Former COPE mayoral candidate and labour activist Carmela Allevato said Louis may have thought he was representing COPE in those votes, but that may not have been the case.

Allevato said she, along with several others, would support Campbell as an independent candidate.

"It's quite obvious that there is a division and my own perspective on it is that it is very important that Larry be supported with a centre-left government in the city that can be really innovative because there are so many things that have been done and still can be done," Allevato said. "(Campbell's) vision is shared by a lot of other people. I think a lot of people will form around him and that vision."

Allevato said Campbell's strength is that he brought issues to the front that other COPE members have been trying to for years – like addressing the problems in the Downtown Eastside. And because he is slightly more centre, he has brought people to the negotiation table that were never there before.

New ethnic vote block

Allevato also didn't rule out running as a candidate on Campbell's slate.

"I would be interested in making sure we have a really great, really livable city and I think if there is a role for me to play in that, I would be happy to consider it."

Likewise, Am Johal, a former COPE executive, provincial NDP candidate and leader in the Indo-Canadian community, said he would consider running beside Campbell, if he were asked.

Johal said the Indo-Canadian community is increasingly interested in becoming involved in civic politics. 

In the wards referendum, the wealthier southwest side of the city was cited as a powerful force in voting down the wards.
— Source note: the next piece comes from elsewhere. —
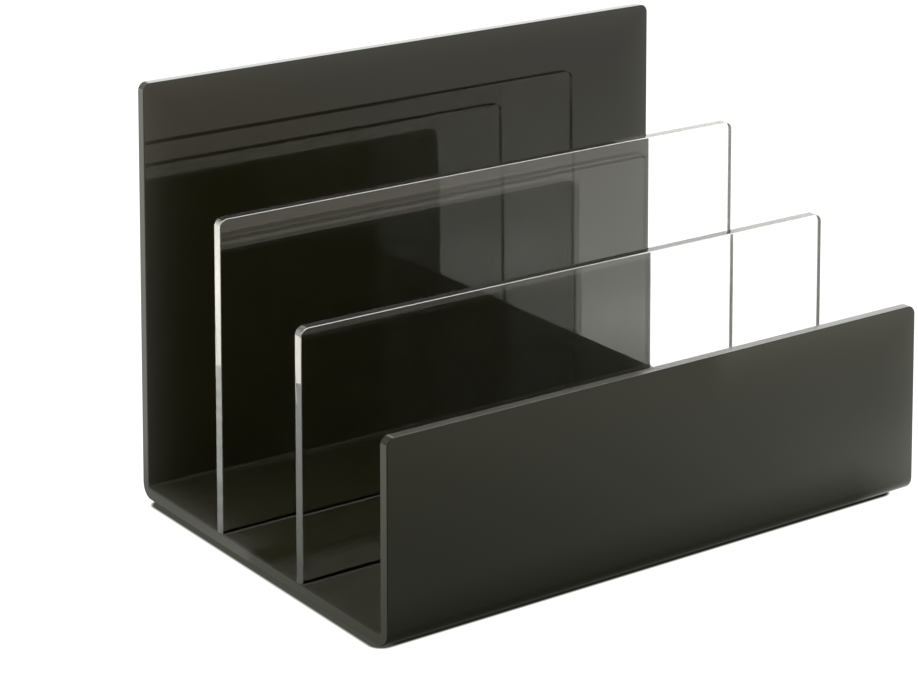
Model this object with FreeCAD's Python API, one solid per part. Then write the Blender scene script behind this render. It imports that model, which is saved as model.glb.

But the other portion of the city predominantly opposed to the ward system was the southeast corner, which has a high Indo-Canadian and Chinese population.

Many took this as evidence of a new vote block in the Indo-Canadian, Chinese and Filipino communities that would have to be addressed in the next election.

Campbell capped his speech off at the COPE fundraiser, with what might be read by some as a subtle goodbye to the party.

 "I've been proud to be part of what we've started, and I will be proud to be part of that work in the future. And I will be just as proud to be sharing that work, that future, and that great city with you. My friends, my neighbours," he said.